David Cameron has a narrow view of the role of the state – that it stifles society and economic progress. I have a wider view of the role of state – a coming together of communities through democracy to support people, to intervene where markets fail, to promote economic prosperity and opportunity.

He has a narrow view of justice – you keep what you own and whatever you earn in a free market free for all. My vision of a just society is a wider view of social justice that goes beyond equal opportunities, makes the positive case for fair chances, recognises that widely unequal societies are unfair and divisive and relies on active government and a modern welfare state to deliver fair chances for all.

Far from thinking that electoral success is based on the shedding or hiding of values, I believe we now need to champion those values and the importance of a fairer Britain – to show we are on peoples’ side after all.

Labour’s next leader needs a much stronger, clearer vision of the fairer Britain we will fight for – very different from the unfairness and unemployment the Coalition’s savage and immediate cuts will cause.

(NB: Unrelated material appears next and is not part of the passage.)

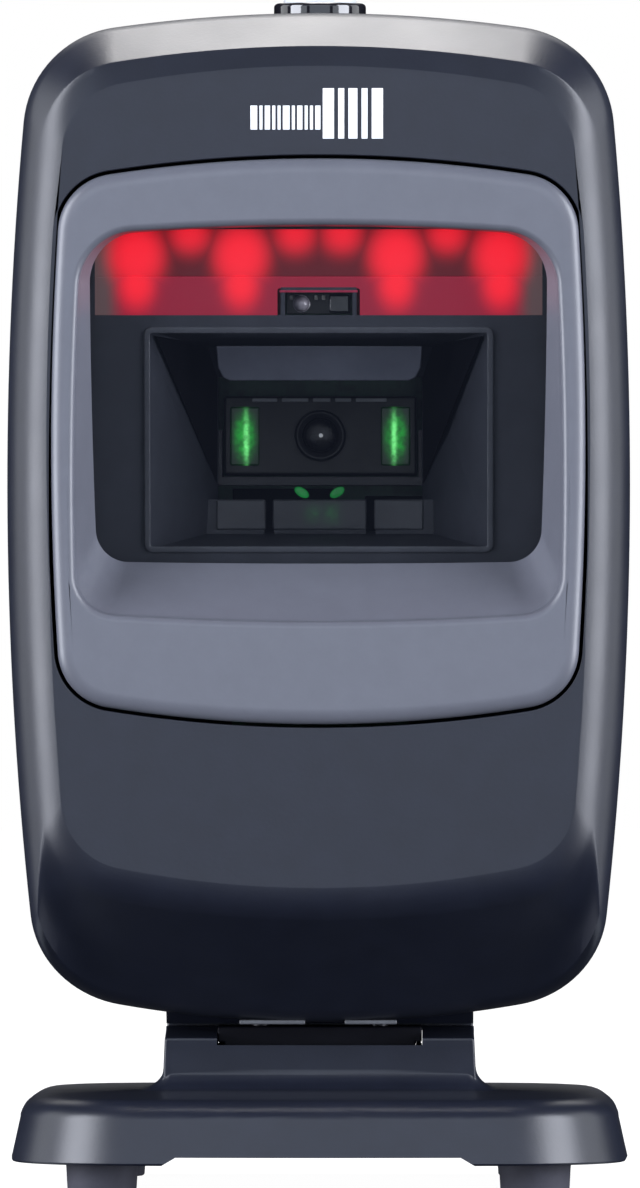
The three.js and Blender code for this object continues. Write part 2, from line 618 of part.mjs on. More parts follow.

So over the coming months, it is not just an economic argument we need to win: over the pace and scale of deficit reduction; over how to protect jobs and growth in our economy; and over Labour’s responsibility for the situation we find ourselves in.

It is also an argument over fairness and the role of the state to deliver economic strength and social justice in the 21st century.

It is my contention that our opposition and our vision for government must be credible as well as radical and based on our values.

We must make clear that vision of a better Britain is rooted in a robust and credible economic analysis and an alternative economic plan.

We must persuade people in their heads as well as their hearts to come back to Labour again.

And by comparison, we must expose the Coalition’s plans as heartless and wrong-headed.

That is the challenge for Labour’s next leader.